* begin INFORMATION PROVIDED *

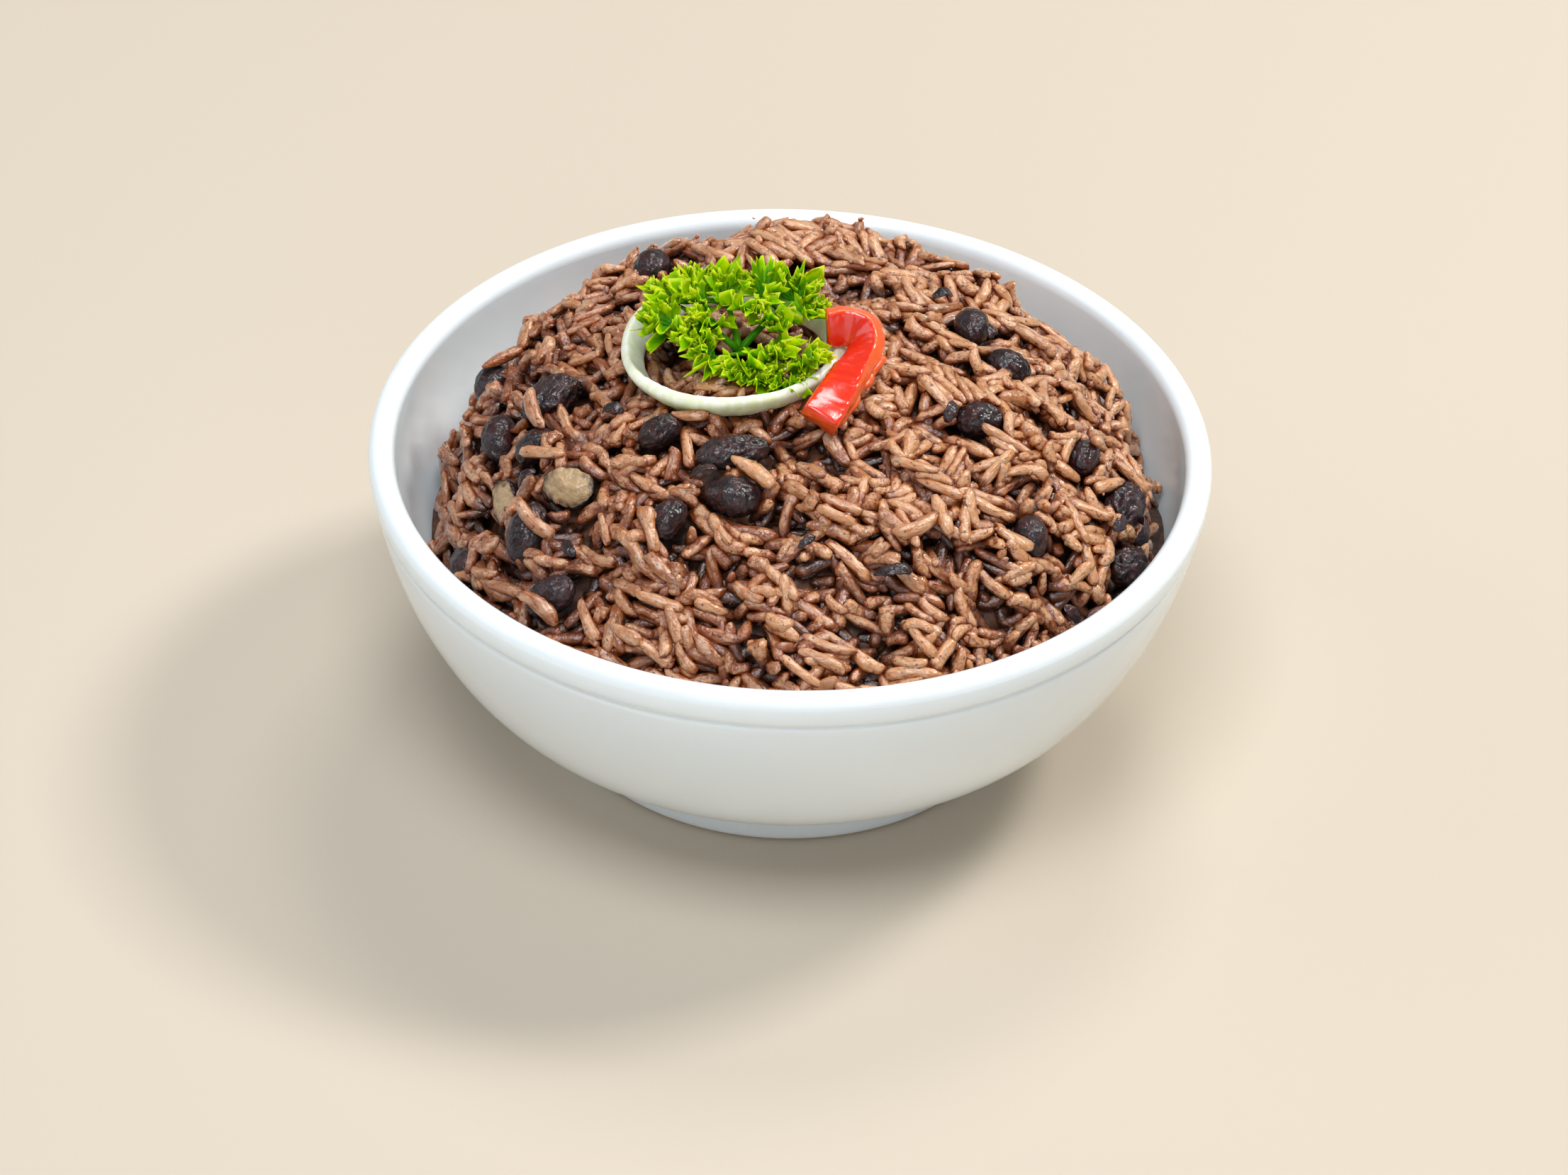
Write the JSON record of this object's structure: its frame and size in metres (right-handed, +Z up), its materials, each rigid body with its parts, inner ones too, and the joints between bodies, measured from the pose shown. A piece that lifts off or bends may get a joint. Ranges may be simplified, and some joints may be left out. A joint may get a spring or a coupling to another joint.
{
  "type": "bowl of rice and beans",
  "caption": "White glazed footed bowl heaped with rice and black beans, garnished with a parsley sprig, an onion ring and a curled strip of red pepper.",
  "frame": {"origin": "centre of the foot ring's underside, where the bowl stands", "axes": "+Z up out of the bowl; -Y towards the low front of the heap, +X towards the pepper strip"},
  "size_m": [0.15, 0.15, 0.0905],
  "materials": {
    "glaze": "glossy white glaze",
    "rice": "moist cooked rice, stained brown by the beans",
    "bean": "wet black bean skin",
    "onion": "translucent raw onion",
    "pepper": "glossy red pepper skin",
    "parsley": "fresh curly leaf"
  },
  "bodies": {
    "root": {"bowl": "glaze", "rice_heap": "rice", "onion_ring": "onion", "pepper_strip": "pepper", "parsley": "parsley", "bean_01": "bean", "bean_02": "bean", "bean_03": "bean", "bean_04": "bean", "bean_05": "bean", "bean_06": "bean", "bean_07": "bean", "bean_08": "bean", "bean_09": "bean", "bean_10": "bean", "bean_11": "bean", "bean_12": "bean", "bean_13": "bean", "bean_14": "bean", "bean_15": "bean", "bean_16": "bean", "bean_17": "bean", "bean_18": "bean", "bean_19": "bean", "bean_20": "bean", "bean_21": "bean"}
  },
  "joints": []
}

* end INFORMATION PROVIDED *

TASK TO COMPLETE
Display every line of the listing that contains the string "with".

SOLUTION FOR THIS EXERCISE
Write the JSON record of this object's structure: its frame and size in metres (right-handed, +Z up), its materials, each rigid body with its parts, inner ones too, and the joints between bodies, measured from the pose shown. A piece that lifts off or bends may get a joint. Ranges may be simplified, and some joints may be left out. A joint may get a spring or a coupling to another joint.
  "caption": "White glazed footed bowl heaped with rice and black beans, garnished with a parsley sprig, an onion ring and a curled strip of red pepper.",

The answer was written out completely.